Lost in translation? If you’ve ever tried to decipher a piece of language that comes out of the mouth of Altavista-Yahoo’s Babelfish, you know that there’s a real need for adequate translating software. As it stands, machine-generated translations are practically worthless. That is, unless you use “babelizing” as a way of bringing some jokes into a boring party. It’s definitely a lot of fun to visit

The essential problem is that translating softwares have thus far been “rule-based.” This means that a software database is fed the words and rules of a language, and can only recognize the rule or the word, but not the context in which it is used. Rule-based translators, in essence, are too stupid to see the difference between a river bank or a bank for depositing your money. The one reliable result of Babelfish is the production of gibberish. For the same reason, I refuse to use spellcheckers that rely on a similar system.

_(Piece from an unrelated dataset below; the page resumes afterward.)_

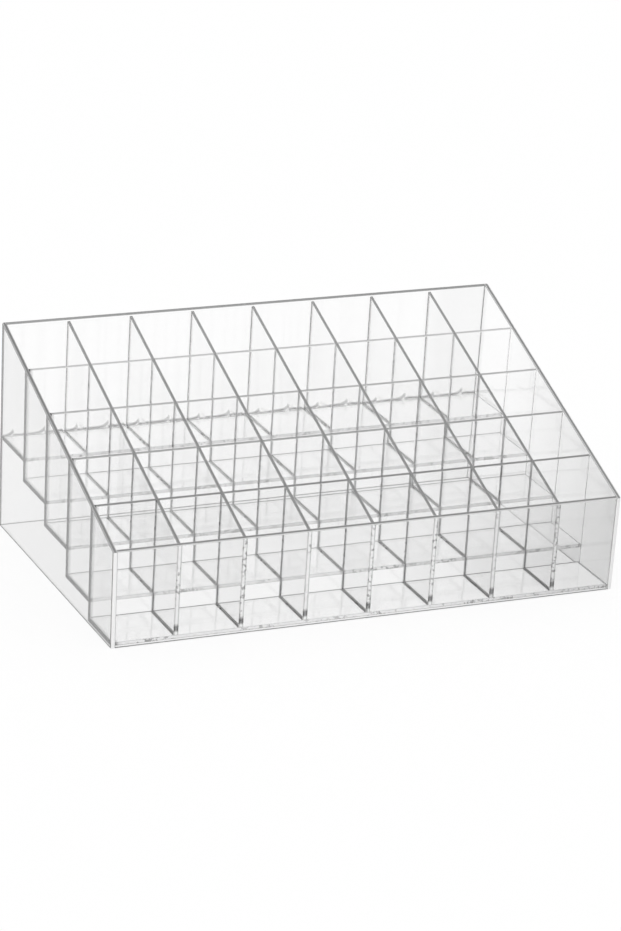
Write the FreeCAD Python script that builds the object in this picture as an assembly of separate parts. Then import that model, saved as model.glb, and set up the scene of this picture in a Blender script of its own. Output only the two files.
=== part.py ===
import FreeCAD, Part
import os

# Clear stepped organizer for a vanity top: forty open compartments in five rows that rise to the back.
#
# Millimetres, with +X to the right, +Y to the back and +Z up. The origin is the middle of the footprint, on
# the table. Rows and cross dividers count from the front, columns and long dividers from the left.
#
# Each wall is its own sheet of clear plastic. The long dividers and the cross dividers are halved into each
# other like an egg crate. They stand on five floors that climb like stairs, and two end panels, a front panel
# and a rear panel close the crate on its four sides. The space under the stairs is open from below.

# Overall size, with the width taken at the rear top corners
overall_width = 225.0
overall_depth = 135.4
front_height = 40.7
rear_height = 90.4

# How far the end panels lean in from the rear top corners down to the table, at each end
end_inset = 1.2

# Compartments: a row's depth is a share of the room for all five, from the front row to the rear one
column_count = 8
row_depth_shares = (0.193, 0.2, 0.2, 0.199, 0.208)
row_count = len(row_depth_shares)

# Sheet thicknesses
outer_sheet = 1.8
divider_sheet = 1.3
floor_sheet = 1.5

# Floors: each floor's rise over the one in front of it is a share of the whole climb
front_floor_top = 2.0
rear_floor_top = 40.2
rise_shares = (0.21, 0.31, 0.25, 0.23)

# Joints: the film of cement between two sheets, the play in a halving slot, and how deep a slot goes
cement_film = 0.05
slot_play = 0.05
halving_share = 0.5

# Edges, and the flares of a long divider: at its foot, and upright against the front panel and the risers
rim_drop = 0.6
corner_radius = 1.0
outer_rim_radius = 0.4
divider_rim_radius = 0.3
foot_radius = 0.6
upright_flare_radius = 0.35
flare_land = 0.1
sheet_round_share = 0.45

# How far a cutting block runs past what it cuts, and how near counts as on a line
cut_overrun = 5.0
on_line = 0.001

# Worked out from the sizes above
front_side = -overall_depth / 2
rear_side = overall_depth / 2
front_inside = front_side + outer_sheet
rear_inside = rear_side - outer_sheet
rim_slope = (rear_height - front_height) / overall_depth
end_lean = end_inset / rear_height
inner_width = overall_width - 2 * outer_sheet
cell_width = (inner_width - (column_count - 1) * divider_sheet) / column_count
rows_depth = rear_inside - front_inside - (row_count - 1) * divider_sheet


def rim_at(y):
    """Height of the sloping rim of the outer panels at this depth."""
    return front_height + rim_slope * (y - front_side)


def divider_rim_at(y):
    """Height of the dividers' rim, a little under the rim of the outer panels."""
    return rim_at(y) - rim_drop


def floor_top(row):
    """Height of the top face of a row's floor."""
    climb = rear_floor_top - front_floor_top
    return front_floor_top + climb * sum(rise_shares[: row - 1])


def outer_x(z):
    """How far the outer face of an end panel lies from the middle at this height."""
    return overall_width / 2 - end_lean * (rear_height - z)


def inner_x(z):
    """How far the inner face of an end panel lies from the middle at this height."""
    return outer_x(z) - outer_sheet


def cross_front(number):
    """Front face of a cross divider."""
    rows_in_front = rows_depth * sum(row_depth_shares[:number])
    return front_inside + rows_in_front + (number - 1) * divider_sheet


def cross_rear(number):
    """Rear face of a cross divider."""
    return cross_front(number) + divider_sheet


def long_left(number):
    """Left face of a long divider, which stands upright."""
    return -inner_width / 2 + number * cell_width + (number - 1) * divider_sheet


def halving_height(number):
    """Where the two slots of a crossing meet, between the floor behind the cross divider and its rim."""
    low = floor_top(number + 1)
    high = divider_rim_at(cross_front(number))
    return low + halving_share * (high - low)


def sheet_round(radius, sheet):
    """A rounding no larger than the sheet can carry on both of its edges."""
    return min(radius, sheet_round_share * sheet)


def upright_sheet(outline, left, thickness):
    """A sheet whose outline is drawn in depth and height, from its left face on to the right."""
    points = [FreeCAD.Vector(left, y, z) for y, z in outline]
    face = Part.Face(Part.makePolygon(points + points[:1]))
    return face.extrude(FreeCAD.Vector(thickness, 0, 0))


def between_ends(outline):
    """A bar between the end panels, less a film of cement at each, from an outline in depth and height."""
    bar = upright_sheet(outline, -overall_width / 2, overall_width)
    low = -cut_overrun
    high = rear_height + cut_overrun
    corners = [
        FreeCAD.Vector(cement_film - inner_x(low), front_side, low),
        FreeCAD.Vector(inner_x(low) - cement_film, front_side, low),
        FreeCAD.Vector(inner_x(high) - cement_film, front_side, high),
        FreeCAD.Vector(cement_film - inner_x(high), front_side, high),
    ]
    room = Part.Face(Part.makePolygon(corners + corners[:1]))
    return bar.common(room.extrude(FreeCAD.Vector(0, overall_depth, 0)))


def block(left, front, bottom, right, rear, top):
    """A rectangular block between two corners."""
    corner = FreeCAD.Vector(left, front, bottom)
    return Part.makeBox(right - left, rear - front, top - bottom, corner)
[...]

There is, however, a light in this translation tunnel. The next generation of translation software will build upon a different paradigm: statistic-based generation. This new software is called Euromatrix, and is being developed at the University of Saarland. Using the millions of multilingual documents that have been produced by large international institutions, it statistically evaluates how to translate words. If the word “bank,” for example, is located somewhere close to the word “water,” it will be recognized as “river bank,” and not anything to do with the latest bank crash. The essential idea behind the program: If a word has been translated the same way 1000 times in a row, it is unlikely to be the wrong choice for translation 1001.

In order to use statistics related to word usage, the programs need to begin with a large base of “parallel texts” in many languages. International bureaucratic institutions like the UN or EU deliver this.

The Euromatrix project coordinator expects that this new kind of software will be able to translate about 60 to 80% of a text. The other percentage points and final editing will still be the job of human beings. Hopefully then the Babelfish will get a long-deserved vacation, and remain in use only as a source of fun. Yours sincerely (babelized: Our greetings of the warm one),

Angela Wilson Publisher